Use case #BIGDATA
by near-real time monitoring
CAF CAF is a multinational group with more than 100 years of experience offering integral transport systems being at the forefront of technology and adding high value in sustainable mobility. As a reference in the railway sector, it offers to its clients one of the widest and most flexible ranges on the market in rolling stock, components, infrastructures, signalling and services (maintenance, rehabilitation and financial services).
Within this framework, CAF launched several years ago an initiative called “Tren Digital”, which led to the creation of the LeadMind platform.
LeadMind provides a new generation of connected trains and more competitive services for railway industry operators and maintainers through the collection, storage, processing and advanced analysis to support real-time decision making and move towards condition/predictive based maintenance.
The transport sector has adopted industry standards 4.0.
Industry 4.0 standards characterised by intelligent systems and Internet-based industrial solutions, has been adopted by the transport sector, especially the railway sector. The use of new technologies is leading to improvements in the quality of services and business models, based on the analytical capabilities of large data and their potential to transform current platforms into a network of collaborative communities that move the transport of goods and passengers. The current trend in automation and data exchange is towards the adoption of new and emerging technologies to achieve greater levels of efficiency and effectiveness.

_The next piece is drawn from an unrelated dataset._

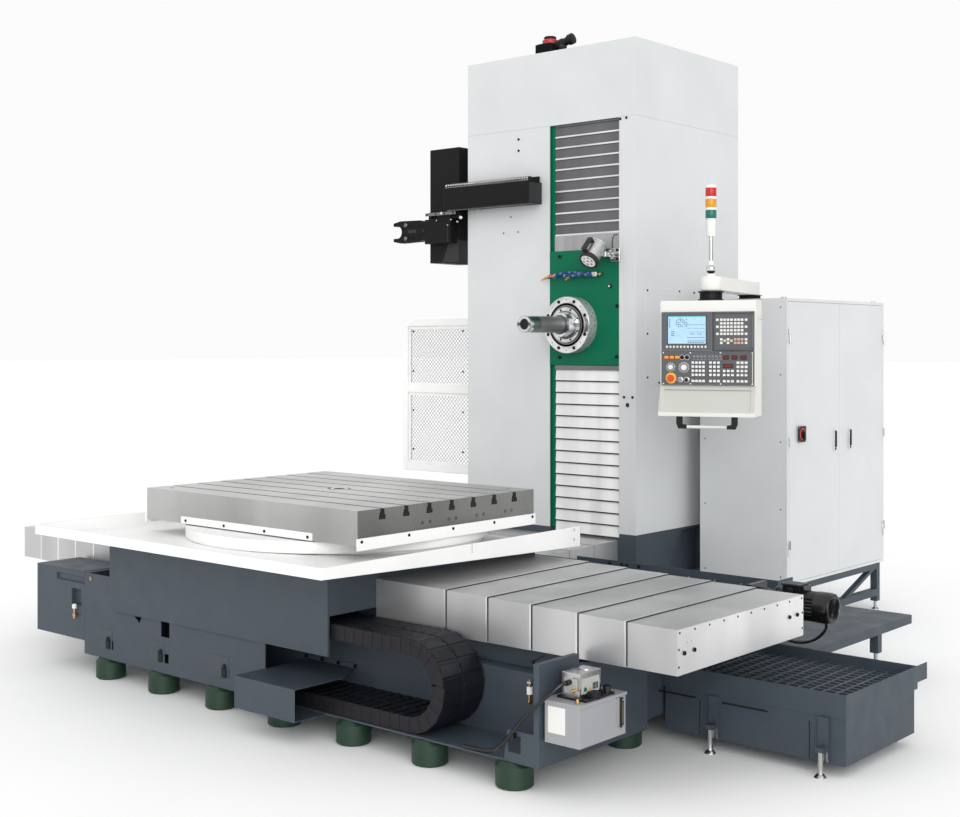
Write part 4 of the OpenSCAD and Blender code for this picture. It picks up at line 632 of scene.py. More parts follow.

The solution and main AWS services used
CAF relies on Keepler Data Tech for the integration of AWS technological solutions pursuing two main technological objectives:
- Implement LeadMind Analytics solution in a cloud architecture to ingest, process and storage, both batch and real time, if needed, from train data.
- Generate reports and dashboards with KPIs identified and categorized by CAF.
In order to avoid over-engineering and supported by agile methodologies, Keepler’s approach is the construction of minimum viable products using Big Data processing services and AWS analytics, which allow to validate technologies and approaches used to solve specific problems, with a sufficient scope and measure the effectiveness in a simple way.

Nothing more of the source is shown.